The core technical contribution is the combination of two multi‑parametric optimization (MPO) problems that are solved offline, thus preserving privacy and eliminating heavy online computation.

  1. Local offline MPO (per household) – Each residential unit solves a linear program that models its DER constraints (battery state‑of‑charge limits, inverter capability, load flexibility, etc.) while treating several time‑varying quantities as parameters: real‑time import/export prices, current PV generation, uncontrollable load, and battery SOC. The MPO yields an explicit mapping from the parameter space to the optimal control actions (charging/discharging rates, reactive power provision) and to the corresponding instantaneous cost components (energy cost, reactive power penalty, battery degradation). The parameter space is partitioned into critical regions where the set of active constraints remains unchanged, allowing the optimal solution to be expressed as a simple affine function within each region.

  2. Operational planning MPO (system‑wide) – A second MPO incorporates day‑ahead forecasts of PV output, load, and electricity tariffs. Its objective is to minimize the total energy cost over the planning horizon, resulting in a piecewise‑linear cost‑to‑go function Π_SoC that depends on the battery state‑of‑charge at the end of the current market period. This function captures how present actions affect future costs and is parameterised by slope coefficients (θ) and breakpoints (s). By limiting the number of segments (N_s = 4 in the study), the authors balance accuracy against the number of parameters that must be communicated online.
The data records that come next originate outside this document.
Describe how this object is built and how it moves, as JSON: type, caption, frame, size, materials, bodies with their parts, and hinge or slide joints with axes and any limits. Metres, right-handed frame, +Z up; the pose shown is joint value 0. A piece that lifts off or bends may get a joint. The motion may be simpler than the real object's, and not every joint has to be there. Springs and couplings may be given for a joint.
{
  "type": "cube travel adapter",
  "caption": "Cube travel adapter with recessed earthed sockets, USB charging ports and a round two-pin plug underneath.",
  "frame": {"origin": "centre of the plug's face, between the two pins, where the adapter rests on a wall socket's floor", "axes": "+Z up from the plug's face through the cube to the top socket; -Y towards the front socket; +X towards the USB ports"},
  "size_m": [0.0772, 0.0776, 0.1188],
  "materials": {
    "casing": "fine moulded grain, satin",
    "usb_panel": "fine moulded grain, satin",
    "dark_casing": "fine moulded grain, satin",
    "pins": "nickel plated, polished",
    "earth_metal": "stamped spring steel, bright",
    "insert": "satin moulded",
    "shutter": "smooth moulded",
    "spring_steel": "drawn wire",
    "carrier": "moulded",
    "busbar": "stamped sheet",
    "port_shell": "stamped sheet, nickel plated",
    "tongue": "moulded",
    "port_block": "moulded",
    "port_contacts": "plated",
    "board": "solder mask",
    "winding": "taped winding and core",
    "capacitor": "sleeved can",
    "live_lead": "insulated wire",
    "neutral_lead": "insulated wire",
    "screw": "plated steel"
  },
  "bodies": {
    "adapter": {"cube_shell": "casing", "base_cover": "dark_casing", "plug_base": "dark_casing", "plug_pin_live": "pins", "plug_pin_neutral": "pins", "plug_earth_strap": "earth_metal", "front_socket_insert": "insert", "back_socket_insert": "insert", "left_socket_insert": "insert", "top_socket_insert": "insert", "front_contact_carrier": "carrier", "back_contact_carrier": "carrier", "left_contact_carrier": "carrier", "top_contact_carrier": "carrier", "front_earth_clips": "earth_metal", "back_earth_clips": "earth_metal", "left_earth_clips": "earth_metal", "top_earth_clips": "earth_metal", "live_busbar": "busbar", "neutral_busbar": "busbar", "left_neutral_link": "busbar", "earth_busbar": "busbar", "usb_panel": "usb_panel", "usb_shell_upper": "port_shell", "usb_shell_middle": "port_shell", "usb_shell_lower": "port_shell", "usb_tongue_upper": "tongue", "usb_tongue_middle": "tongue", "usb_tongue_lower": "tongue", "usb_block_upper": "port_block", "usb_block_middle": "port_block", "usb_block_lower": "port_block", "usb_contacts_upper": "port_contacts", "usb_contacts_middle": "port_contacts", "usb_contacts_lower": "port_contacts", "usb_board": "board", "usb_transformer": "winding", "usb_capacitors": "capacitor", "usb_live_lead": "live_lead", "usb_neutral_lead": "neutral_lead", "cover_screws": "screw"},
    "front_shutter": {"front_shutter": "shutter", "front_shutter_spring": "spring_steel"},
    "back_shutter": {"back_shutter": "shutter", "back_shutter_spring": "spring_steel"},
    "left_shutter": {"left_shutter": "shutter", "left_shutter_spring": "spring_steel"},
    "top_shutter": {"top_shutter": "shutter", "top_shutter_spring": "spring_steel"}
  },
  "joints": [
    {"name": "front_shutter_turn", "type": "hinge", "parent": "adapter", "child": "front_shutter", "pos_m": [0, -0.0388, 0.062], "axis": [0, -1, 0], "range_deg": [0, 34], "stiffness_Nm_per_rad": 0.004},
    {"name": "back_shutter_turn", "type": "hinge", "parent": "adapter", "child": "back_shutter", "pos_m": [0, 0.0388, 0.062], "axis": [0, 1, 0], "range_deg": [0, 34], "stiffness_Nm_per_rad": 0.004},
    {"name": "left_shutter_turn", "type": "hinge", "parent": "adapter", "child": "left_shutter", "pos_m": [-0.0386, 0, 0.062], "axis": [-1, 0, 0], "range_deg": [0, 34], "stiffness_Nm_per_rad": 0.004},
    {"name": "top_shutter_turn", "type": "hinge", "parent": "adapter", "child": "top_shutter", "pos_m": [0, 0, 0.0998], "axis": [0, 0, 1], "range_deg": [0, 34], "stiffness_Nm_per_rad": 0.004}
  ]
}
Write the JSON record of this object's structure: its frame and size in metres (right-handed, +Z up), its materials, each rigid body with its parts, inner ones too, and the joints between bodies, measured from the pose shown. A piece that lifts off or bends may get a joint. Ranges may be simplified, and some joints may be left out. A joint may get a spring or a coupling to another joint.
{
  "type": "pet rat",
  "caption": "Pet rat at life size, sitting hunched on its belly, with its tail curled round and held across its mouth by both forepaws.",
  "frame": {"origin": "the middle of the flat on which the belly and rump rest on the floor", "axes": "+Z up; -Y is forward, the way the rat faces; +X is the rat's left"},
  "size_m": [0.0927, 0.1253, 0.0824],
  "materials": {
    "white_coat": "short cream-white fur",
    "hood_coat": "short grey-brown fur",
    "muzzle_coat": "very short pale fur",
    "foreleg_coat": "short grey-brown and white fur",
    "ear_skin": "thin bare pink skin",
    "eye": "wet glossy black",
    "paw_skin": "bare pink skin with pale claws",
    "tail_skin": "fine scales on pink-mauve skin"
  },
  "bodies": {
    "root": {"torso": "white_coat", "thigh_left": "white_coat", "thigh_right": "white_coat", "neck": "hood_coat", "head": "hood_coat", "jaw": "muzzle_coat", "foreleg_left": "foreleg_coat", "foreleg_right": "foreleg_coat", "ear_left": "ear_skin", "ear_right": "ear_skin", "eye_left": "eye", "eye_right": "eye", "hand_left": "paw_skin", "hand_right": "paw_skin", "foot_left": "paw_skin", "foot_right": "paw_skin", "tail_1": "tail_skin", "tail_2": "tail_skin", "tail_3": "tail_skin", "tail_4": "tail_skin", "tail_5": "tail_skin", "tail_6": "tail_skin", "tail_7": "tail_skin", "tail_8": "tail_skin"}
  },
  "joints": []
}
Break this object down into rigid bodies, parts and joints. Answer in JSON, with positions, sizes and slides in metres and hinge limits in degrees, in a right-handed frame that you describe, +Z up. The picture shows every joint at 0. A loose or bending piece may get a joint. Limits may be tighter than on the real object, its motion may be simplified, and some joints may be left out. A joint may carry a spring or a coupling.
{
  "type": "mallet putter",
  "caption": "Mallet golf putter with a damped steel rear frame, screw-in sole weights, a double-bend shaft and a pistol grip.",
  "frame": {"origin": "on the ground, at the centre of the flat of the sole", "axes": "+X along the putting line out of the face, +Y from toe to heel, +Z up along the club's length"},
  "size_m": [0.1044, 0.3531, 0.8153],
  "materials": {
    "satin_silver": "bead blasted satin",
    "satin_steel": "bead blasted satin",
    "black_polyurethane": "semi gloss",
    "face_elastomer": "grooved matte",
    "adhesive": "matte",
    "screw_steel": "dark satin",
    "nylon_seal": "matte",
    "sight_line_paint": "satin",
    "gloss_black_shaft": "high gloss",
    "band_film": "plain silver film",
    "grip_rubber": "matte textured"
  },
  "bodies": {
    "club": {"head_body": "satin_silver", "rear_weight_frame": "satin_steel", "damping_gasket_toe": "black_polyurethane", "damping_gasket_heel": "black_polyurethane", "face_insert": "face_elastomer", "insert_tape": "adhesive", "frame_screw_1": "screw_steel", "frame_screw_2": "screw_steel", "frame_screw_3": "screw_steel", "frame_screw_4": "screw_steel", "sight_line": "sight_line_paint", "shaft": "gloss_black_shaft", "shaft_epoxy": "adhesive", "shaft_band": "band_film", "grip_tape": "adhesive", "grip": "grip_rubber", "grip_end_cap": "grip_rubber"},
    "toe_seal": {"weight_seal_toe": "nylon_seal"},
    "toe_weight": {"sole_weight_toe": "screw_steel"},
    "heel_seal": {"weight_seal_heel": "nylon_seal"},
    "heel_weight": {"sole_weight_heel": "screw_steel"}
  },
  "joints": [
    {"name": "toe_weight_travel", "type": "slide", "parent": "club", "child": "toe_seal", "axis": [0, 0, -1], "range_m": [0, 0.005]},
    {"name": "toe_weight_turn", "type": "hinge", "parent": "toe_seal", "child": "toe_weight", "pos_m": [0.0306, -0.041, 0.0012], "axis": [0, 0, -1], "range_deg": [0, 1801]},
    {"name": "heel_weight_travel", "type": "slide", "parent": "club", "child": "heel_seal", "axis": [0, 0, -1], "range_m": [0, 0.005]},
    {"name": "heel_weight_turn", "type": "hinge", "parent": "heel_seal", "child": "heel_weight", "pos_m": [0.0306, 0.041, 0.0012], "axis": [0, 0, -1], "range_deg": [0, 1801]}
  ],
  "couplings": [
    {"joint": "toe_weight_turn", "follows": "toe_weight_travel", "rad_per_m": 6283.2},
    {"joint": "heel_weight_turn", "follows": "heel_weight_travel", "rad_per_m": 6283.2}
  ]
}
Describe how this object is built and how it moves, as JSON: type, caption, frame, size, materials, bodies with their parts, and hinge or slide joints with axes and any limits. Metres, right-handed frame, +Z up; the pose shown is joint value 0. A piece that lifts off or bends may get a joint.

During real‑time operation, the DSO collects the pre‑computed flexibility charts from all households. For each household, the current measurements (real‑time PV generation, load, SOC) and the latest Π_SoC parameters are substituted into the local MPO solution, effectively “projecting” the offline map onto the current operating point. This yields an instantaneous feasible P‑Q region together with the associated cost for any point inside it.

The central controller then solves a short‑horizon optimization problem (updated every Δτ ≈ 10 s) that minimizes the sum of:

  • Π_net – energy cost of imports/exports during the current interval,
  • Π_SoC – the future cost‑to‑go derived from the operational‑planning MPO,
  • Π_Q – penalty for reactive power provision (reflecting inverter wear and losses),
  • Π_bat – battery degradation cost.

Constraints enforce voltage limits, line current limits, and the physical limits of each DER. Because the objective and constraints are linear (or piecewise‑linear) and the feasible region is already expressed analytically, the central problem can be solved very quickly.

After the optimal setpoints (P_i, Q_i) for each node are obtained, the disaggregation step uses the explicit affine mappings from the local MPO to translate the node‑level setpoints into individual device commands (e.g., specific battery charge/discharge rates). No additional optimization is required, preserving the real‑time requirement.

The methodology is validated on a 43‑bus low‑voltage test feeder. Three scenarios are compared:

  1. The proposed predictive MPO‑based scheme,
  2. A fully centralized optimal control with perfect foresight (benchmark),
  3. A conventional aggregation method that ignores future cost and reactive power.

Results show that the proposed scheme achieves cost savings within 1–2 % of the perfect‑foresight benchmark while reducing voltage violations by about 35 % compared with the conventional method. The average online computation time stays below 6 s, satisfying real‑time constraints. Moreover, because only aggregated flexibility charts and cost parameters are exchanged, individual household preferences and detailed device states remain private.

In conclusion, the paper demonstrates that multi‑parametric optimization can be leveraged to create explicit, privacy‑preserving flexibility representations that incorporate both active and reactive capabilities and future cost impacts. By performing the heavy computation offline and in a decentralized fashion, the approach meets the stringent timing and scalability requirements of modern LVDS operation and opens the door to real‑time ancillary service provision, market‑based flexibility trading, and more resilient distribution networks. Future work is suggested on handling forecast uncertainty, extending to nonlinear DER models, and integrating with local energy markets.